The son of Sultan Abdülaziz (r. 1861 - 1876) and cousin of Sultan Mehmed VI Vahideddin (r. 1918 - 1922), Abdülmecit II (also Abdülmecid) was known as a mild and scholarly man. He was elected caliph on 18 November 1922 by the Grand National Assembly in Ankara which, under the leadership of Mustafa Kemal (Atatürk), had abolished the Ottoman sultanate on 1 November. As caliph, Abdülmecit encouraged the loyalty of Muslims in Turkey and elsewhere, particularly India.
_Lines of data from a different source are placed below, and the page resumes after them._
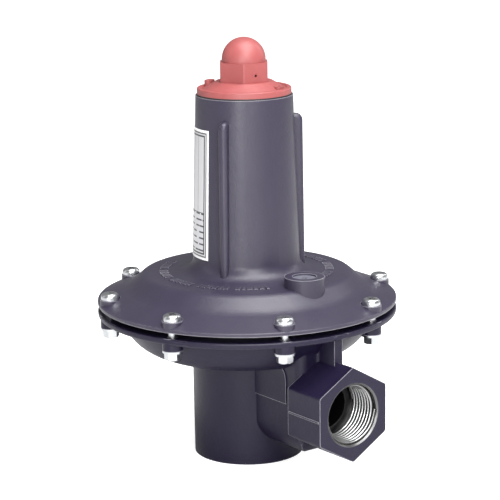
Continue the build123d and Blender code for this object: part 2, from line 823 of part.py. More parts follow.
# ---- main spring, its upper seat and the adjusting screw
main_spring = coil(spring_mean_r, spring_wire, upper_plate_top, spring_seat_z, spring_turns)
finish(main_spring, "main_spring")
pilot_r = spring_mean_r - spring_wire / 2 - spring_side_gap
pilot_low_z = spring_seat_z - spring_pilot_h
dimple_z = seat_top_z - adjuster_sink
with BuildPart() as spring_seat:
    with BuildSketch(Plane.XZ):
        with BuildLine():
            Polyline(
                (0, pilot_low_z),
                (pilot_r - spring_pilot_chamfer, pilot_low_z),
                (pilot_r, pilot_low_z + spring_pilot_chamfer),
                (pilot_r, spring_seat_z),
                (tower_bore_r - spring_seat_gap, spring_seat_z),
                (tower_bore_r - spring_seat_gap, seat_top_z),
                (adjuster_r + adjuster_point_r / 2, seat_top_z),
                (adjuster_r + adjuster_point_r / 2, dimple_z),
                (0, dimple_z),
                (0, pilot_low_z),
            )
        make_face()
    revolve(axis=Axis.Z)
finish(spring_seat.part, "spring_seat")
with BuildPart() as adjuster:
    with BuildSketch(Plane.XZ):
        point_h = adjuster_r - adjuster_point_r
        with BuildLine():
            Polyline(
                (0, dimple_z),
                (adjuster_point_r, dimple_z),
                (adjuster_r, dimple_z + point_h),
                (adjuster_r, adjuster_top_z - 1),
                (adjuster_r - 1, adjuster_top_z),
                (0, adjuster_top_z),
                (0, dimple_z),
            )
        make_face()
    revolve(axis=Axis.Z)
    with BuildSketch(Plane.XY.offset(adjuster_top_z)):
        Rectangle(2 * adjuster_r, adjuster_slot)
    extrude(amount=-2 * adjuster_slot, mode=Mode.SUBTRACT)
finish(adjuster.part, "adjusting_screw")

# ---- tower cap: plug in the tower, disc with a cone and nose for the dome cap, seal lugs
finish(ring(cap_plug_r, tower_top_r - gasket_inset, tower_top_z, gasket_top_z), "cap_gasket")
dome_corner_r = dome_af / sqrt(3)
guide_r = adjuster_r + thread_clearance
guide_low_z = tower_top_z - cap_guide_depth
web_low_z = gasket_top_z - cap_plug_wall
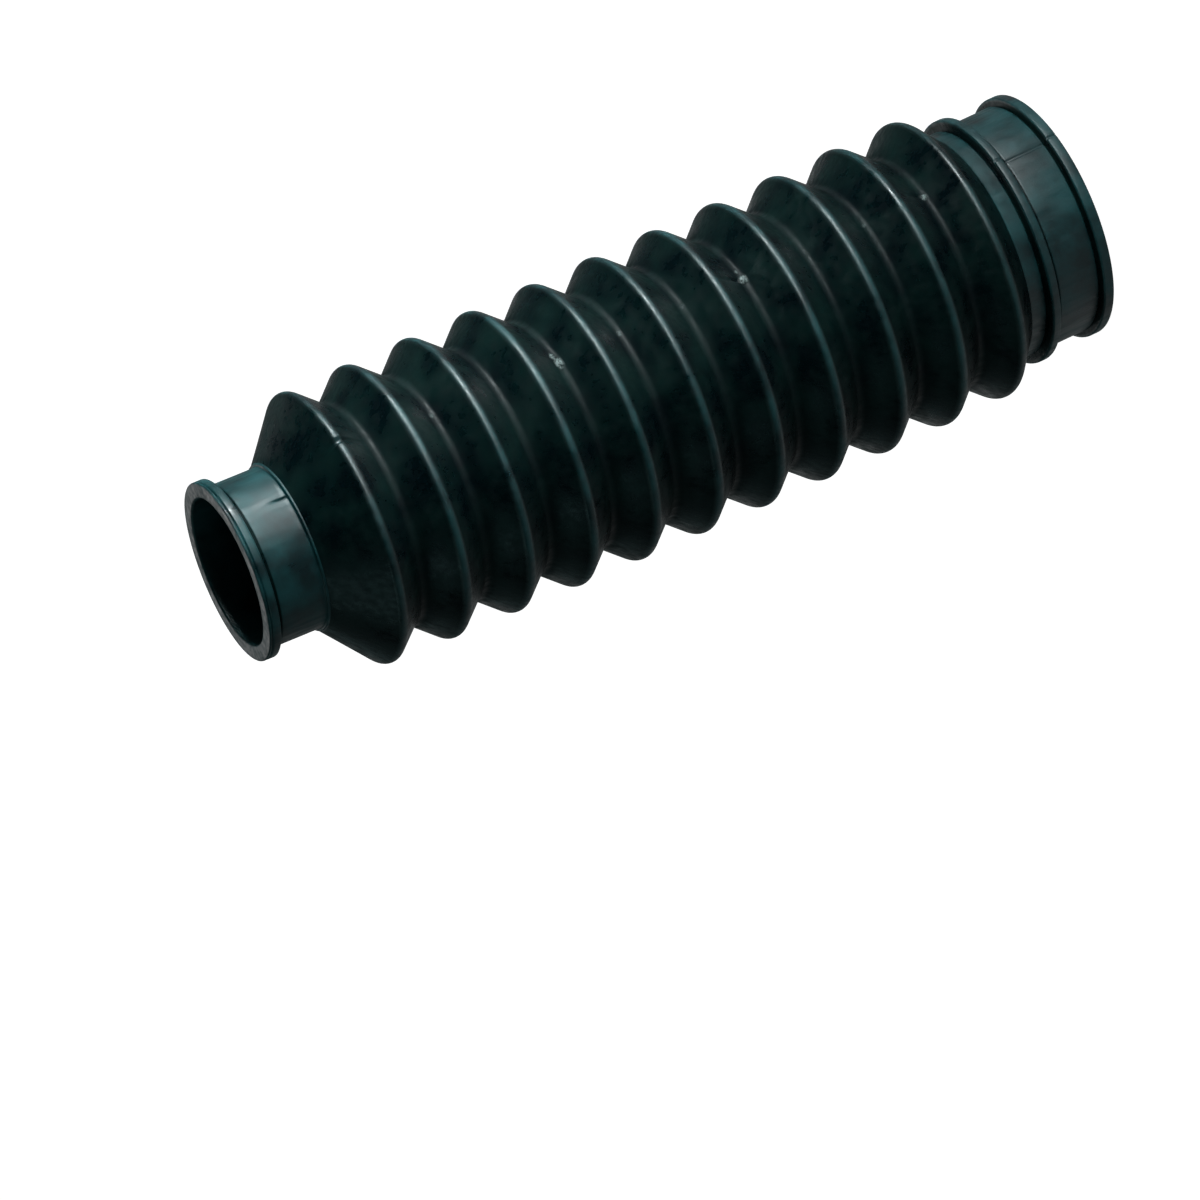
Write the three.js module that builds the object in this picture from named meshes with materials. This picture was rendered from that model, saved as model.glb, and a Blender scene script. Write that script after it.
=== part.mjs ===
// Fork gaiter: a one-piece moulded rubber bellows that slips over the leg of a telescopic motorcycle fork.
// The big cuff stands at the origin and the small cuff points up along +Z. Sizes are in millimetres.
import * as THREE from 'three';

// The small cuff grips the fork tube
const smallBore = 37;
const smallCuffWall = 1.9;
const smallLipProud = 2.1;
const smallLipLength = 3.1;
const smallBandLength = 12.8;
const smallShoulderProud = 0.8;
const smallShoulderLength = 0.6;

// The big cuff grips the lower leg
const bigBore = 54.8;
const bigCuffWall = 1.9;
const bigLipProud = 1.8;
const bigLipLength = 2.7;
const bigBandLength = 12.6;
const beadProud = 2.3;
const beadLength = 2.2;
const landLength = 4.8;

// The folds between the cuffs
const crestCount = 11;
const pitch = 16.8;
const topCrestRadius = 34.5;
const bottomCrestRadius = 35.9;
const foldDepth = 6.2;
const wall = 1.7;
const topFlankLength = 12.2;
const bottomFlankLength = 6.2;

// A fine groove runs round the small lip
const grooveFromRim = 0.5;
const grooveWidth = 0.7;
const grooveDepth = 0.5;

// Roundings, each with the number of straight steps that draw it
const crestRound = { radius: 1.5, steps: 2 };
const rootRound = { radius: 2, steps: 2 };
const innerCrestRound = { radius: 0.8, steps: 1 };
const innerRootRound = { radius: rootRound.radius + wall, steps: 1 };
const mouthRound = { radius: 0.6, steps: 1 };
const lipRound = { radius: 0.4, steps: 1 };
const beadRound = { radius: 0.5, steps: 1 };
const footRound = { radius: 1, steps: 1 };
const throatRound = { radius: 3, steps: 1 };

const roundTheAxis = 40;

// Heights above the rim of the big cuff
const bigLipTop = bigLipLength;
const beadFoot = bigLipTop + bigBandLength;
const beadTop = beadFoot + beadLength;
const landTop = beadTop + landLength;
const bottomCrest = landTop + bottomFlankLength;
const topCrest = bottomCrest + (crestCount - 1) * pitch;
const shoulderFoot = topCrest + topFlankLength;
const shoulderTop = shoulderFoot + smallShoulderLength;
const smallLipFoot = shoulderTop + smallBandLength;
const smallRim = smallLipFoot + smallLipLength;

// Radii from the axis
const smallMouth = smallBore / 2;
const smallBand = smallMouth + smallCuffWall;
const smallShoulder = smallBand + smallShoulderProud;
const smallLip = smallBand + smallLipProud;
const bigMouth = bigBore / 2;
const bigBand = bigMouth + bigCuffWall;
const bigLip = bigBand + bigLipProud;
const bead = bigBand + beadProud;
const land = bigMouth + wall;

// A corner of the section, sharp or rounded
function corner(radius, height, round = { radius: 0, steps: 0 }) {
  return { at: new THREE.Vector2(radius, height), round };
}

// The angle between a flank and the axis, at which the rounded crests and roots stand foldDepth apart
function flankAngle() {
  const rounds = crestRound.radius + rootRound.radius;
  const rest = rounds - foldDepth;
  return Math.asin(rounds / Math.hypot(pitch / 2, rest)) - Math.atan2(rest, pitch / 2);
}

// What a rounding takes off the sharp corner between two flanks
function cutOff(round) {
  return round.radius * (1 / Math.cos(flankAngle()) - 1);
}

// The sharp corners of the folds, from the bottom crest to the top one: crest, root, crest and so on
function foldCorners() {
  const corners = [];
  for (let half = 0; half <= 2 * (crestCount - 1); half += 1) {
    const share = half / (2 * (crestCount - 1));
    const crest = THREE.MathUtils.lerp(bottomCrestRadius, topCrestRadius, share);
    const height = bottomCrest + half * pitch / 2;
    if (half % 2 === 0) {
      corners.push(corner(crest + cutOff(crestRound), height, crestRound));
    } else {
      corners.push(corner(crest - foldDepth - cutOff(rootRound), height, rootRound));
    }
  }
  return corners;
}

// The outside of the big cuff: rim, lip, band for the clamp, bead and land
function bigCuffCorners() {
  return [
    corner(bigMouth, 0, mouthRound),
    corner(bigLip, 0, lipRound),
    corner(bigLip, bigLipTop, lipRound),
    corner(bigBand, bigLipTop),
    corner(bigBand, beadFoot),
    corner(bead, beadFoot, beadRound),
    corner(bead, beadTop, beadRound),
    corner(land, beadTop),
    corner(land, landTop, footRound),
  ];
}

// The outside of the small cuff: shoulder, band for the clamp, grooved lip and rim
function smallCuffCorners() {
  const grooveTop = smallRim - grooveFromRim;
  return [
    corner(smallShoulder, shoulderFoot),
    corner(smallShoulder, shoulderTop),
    corner(smallBand, shoulderTop),
    corner(smallBand, smallLipFoot),
    corner(smallLip, smallLipFoot, lipRound),
    corner(smallLip, grooveTop - grooveWidth),
    corner(smallLip - grooveDepth, grooveTop - grooveWidth / 2),
    corner(smallLip, grooveTop),
    corner(smallLip, smallRim, lipRound),
    corner(smallMouth, smallRim, mouthRound),
  ];
}

// Where the line through two points stands at a given radius
function pointAtRadius(a, b, radius) {
  return a.clone().lerp(b, (radius - a.x) / (b.x - a.x));
}

// The flanks moved inwards by the wall: each corner goes along its bisector, square to the wall on both sides
function moveInwards(corners) {
  return corners.map((here, i) => {
    const before = corners[Math.max(i - 1, 0)].at;
    const after = corners[Math.min(i + 1, corners.length - 1)].at;
    const toHere = here.at.clone().sub(before).normalize();
    const onward = after.clone().sub(here.at).normalize();
    const along = toHere.clone().add(onward).normalize();
    const side = toHere.lengthSq() > 0 ? toHere : onward;
    const shift = new THREE.Vector2(-along.y, along.x).multiplyScalar(wall / along.dot(side));
    return here.at.clone().add(shift);
  });
}

// The inside, from the small cuff's throat down to the big cuff's
function insideCorners(folds) {
  const flanks = [corner(land, landTop), ...folds, corner(smallShoulder, shoulderFoot)];
  const inner = moveInwards(flanks);
  const last = inner.length - 1;
  const bigThroat = pointAtRadius(inner[0], inner[1], bigMouth);
  const smallThroat = pointAtRadius(inner[last], inner[last - 1], smallMouth);
  const rounds = folds.map((fold) => (fold.round === crestRound ? innerCrestRound : innerRootRound));
  const corners = [corner(bigThroat.x, bigThroat.y, throatRound)];
  rounds.forEach((round, i) => corners.push(corner(inner[i + 1].x, inner[i + 1].y, round)));
  corners.push(corner(smallThroat.x, smallThroat.y, throatRound));
  return corners.reverse();
}

// One rounding: an arc that touches both sides of its corner, as large as the shorter side has room for
function roundCorner(before, here, after) {
  if (here.round.steps === 0) {
    return [here.at];
  }
  const back = before.at.clone().sub(here.at);
  const onward = after.at.clone().sub(here.at);
  const room = Math.min(back.length(), onward.length()) / 2;
  back.normalize();
  onward.normalize();
  const half = Math.acos(back.dot(onward)) / 2;
  const reach = Math.min(here.round.radius / Math.tan(half), room);
  const radius = reach * Math.tan(half);
  const start = here.at.clone().addScaledVector(back, reach);
  const centre = back.clone().add(onward).setLength(radius / Math.sin(half)).add(here.at);
  const turn = Math.sign(onward.cross(back)) * (Math.PI - 2 * half) / here.round.steps;
  return Array.from({ length: here.round.steps + 1 }, (_, k) => start.clone().rotateAround(centre, k * turn));
}

// The whole section, closed on itself
function section() {
  const folds = foldCorners();
  const corners = [...bigCuffCorners(), ...folds, ...smallCuffCorners(), ...insideCorners(folds)];
  const points = corners.flatMap((here, i) => {
    return roundCorner(corners.at(i - 1), here, corners[(i + 1) % corners.length]);
  });
  points.push(points[0].clone());
  return points;
}

// The rubber is spun about the axis, which is then turned to stand upright
function makeGaiter() {
  const geometry = new THREE.LatheGeometry(section(), roundTheAxis);
  geometry.rotateX(Math.PI / 2);
  const rubber = new THREE.MeshStandardMaterial({ color: 0x15191a, roughness: 0.5, metalness: 0 });
  const mesh = new THREE.Mesh(geometry, rubber);
  mesh.name = 'gaiter';
  return mesh;
}

const gaiter = new THREE.Group();
gaiter.add(makeGaiter());

export default gaiter;
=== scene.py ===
import math

import bmesh
import bpy
from mathutils import Matrix, Vector


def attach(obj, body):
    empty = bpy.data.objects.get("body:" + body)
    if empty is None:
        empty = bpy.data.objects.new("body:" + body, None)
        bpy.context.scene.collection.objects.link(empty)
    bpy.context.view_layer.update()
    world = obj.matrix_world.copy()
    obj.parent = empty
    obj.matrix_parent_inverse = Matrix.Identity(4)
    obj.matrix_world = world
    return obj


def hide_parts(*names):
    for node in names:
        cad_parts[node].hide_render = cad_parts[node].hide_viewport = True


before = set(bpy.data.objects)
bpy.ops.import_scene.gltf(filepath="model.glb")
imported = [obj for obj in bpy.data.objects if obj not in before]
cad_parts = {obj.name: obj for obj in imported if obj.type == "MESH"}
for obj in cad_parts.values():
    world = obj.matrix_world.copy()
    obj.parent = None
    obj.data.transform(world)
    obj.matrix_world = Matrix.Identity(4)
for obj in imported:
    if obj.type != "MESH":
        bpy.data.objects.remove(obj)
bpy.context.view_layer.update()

# The gaiter is one bellows of black rubber, moulded in a steel mould that opens in two halves. It is made
# here as the mould maker draws it, in millimetres: half a section with sharp corners, each corner rounded
# off, and the section spun about the axis. It stands on the rim of its big cuff.
MM = 0.001
small_bore = 37.0
small_cuff_wall = 1.9
small_lip_proud = 2.1
small_lip_length = 3.1
small_band_length = 12.8
shoulder_proud = 0.8
shoulder_length = 0.6
big_bore = 54.8
big_cuff_wall = 1.9
big_lip_proud = 1.8
big_lip_length = 2.7
big_band_length = 12.6
bead_proud = 2.3
bead_length = 2.2
land_length = 4.8
crest_count = 11
pitch = 16.8
top_crest_radius = 34.5
bottom_crest_radius = 35.9
swelling = 0.3
fold_depth = 6.2
wall = 1.7
top_flank_length = 12.2
bottom_flank_length = 6.2
groove_from_rim = 0.5
groove_width = 0.7
groove_depth = 0.5
relief_above = 0.75
relief_below = 1.4
relief_depth = 0.85

crest_round = 1.5
root_round = 2.0
inner_crest_round = 0.8
lip_round = 0.4
mouth_round = 0.6
foot_round = 0.35
groove_round = 0.12
flank_round = 1.0
throat_round = 3.0

big_mouth = big_bore / 2
big_band = big_mouth + big_cuff_wall
big_lip = big_band + big_lip_proud
bead_foot = big_lip_length + big_band_length
bead_top = bead_foot + bead_length
bead = big_band + bead_proud
land = big_mouth + wall
land_top = bead_top + land_length
bottom_crest = land_top + bottom_flank_length
top_crest = bottom_crest + (crest_count - 1) * pitch
shoulder_foot = top_crest + top_flank_length
shoulder_top = shoulder_foot + shoulder_length
small_lip_foot = shoulder_top + small_band_length
small_rim = small_lip_foot + small_lip_length
small_mouth = small_bore / 2
small_band = small_mouth + small_cuff_wall
small_shoulder = small_band + shoulder_proud
small_lip = small_band + small_lip_proud
groove_top = small_rim - groove_from_rim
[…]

His growing influence was seen as a threat to the new Turkish republic, and on 3 March 1924 the assembly abolished the Ottoman caliphate and sent Abdülmecit into exile aboard the Istanbul-to-Paris train known as the Orient Express.

Bibliography

Lewis, Bernard. The Emergence of Modern Turkey, 2d edition. New York; London: Oxford University Press, 1961.

Shaw, Stanford J., and Shaw, Ezel Kural. History of the Ottoman Empire and Modern Turkey, Vol. 2. Reform, Revolution, and Republic: The Rise of Modern Turkey, 1808 - 1975. New York; Cambridge, U.K.: Cambridge University Press, 1977.